5. Evidence and disputes in reporting — contested facts, persistent skepticism
Multiple reputable outlets reported that the NDAA amendment ended a decades‑old ban on domestic dissemination of foreign‑directed government programming, which many interpreted as enabling domestic exposure to “propaganda” [3] [4]. At the same time, government FAQs and defenders explicitly deny that the Defense Department gained new authority to spread propaganda domestically and stress that the statutory authorization still focuses on foreign audiences [5] [6]. Scholarly and advocacy pieces continue to disagree on whether the change is primarily transparency or a stealth expansion of government reach [8] [9].
6. What the debate means for “propaganda” as a concept and for readers
The core debate hinges on definitions and mechanisms: if “propaganda” means any government-produced favorable messaging, critics conclude the modernization enabled domestic propaganda [10] [9]. If “propaganda” means deliberate, funded efforts to manipulate domestic public opinion, proponents note the statute retains prohibitions on using the relevant funds for that purpose and agencies publicly assert they will not target Americans [1] [5]. Observers must therefore separate (a) legal availability of materials, (b) intentional domestic targeting with government funds, and (c) how third parties might amplify content once it is available [7] [6].

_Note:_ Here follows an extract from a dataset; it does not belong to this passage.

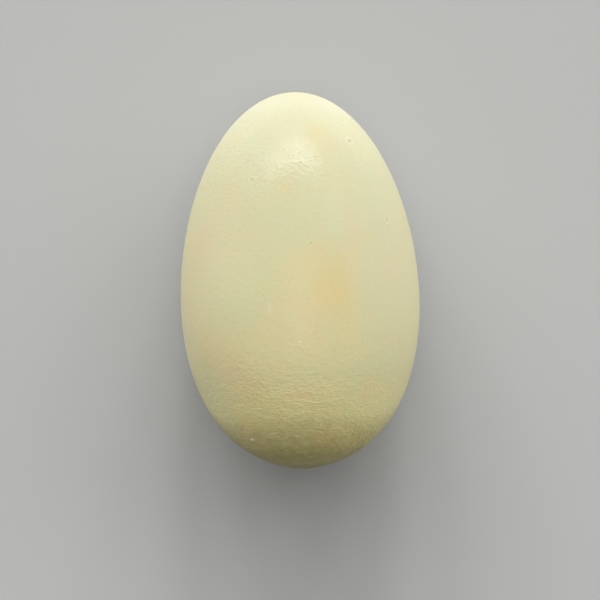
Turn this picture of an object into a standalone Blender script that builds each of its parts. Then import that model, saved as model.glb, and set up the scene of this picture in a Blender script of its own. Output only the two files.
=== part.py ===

7. Bottom line and open questions
Legally, the 2012 modernization removed a barrier that previously kept foreign‑oriented government media out of routine domestic circulation while keeping statutory language banning the use of covered funds to influence U.S. public opinion [1] [2]. Reporting and commentary remain sharply divided over whether that legal change equals a real-world increase in government domestic propaganda: some reporters and critics assert it has, while agencies and supporters deny it and point to safeguards [3] [5] [6]. Available sources do not mention comprehensive independent audits proving systematic domestic propaganda campaigns post‑2012; that absence helps explain why debate persists (not found in current reporting).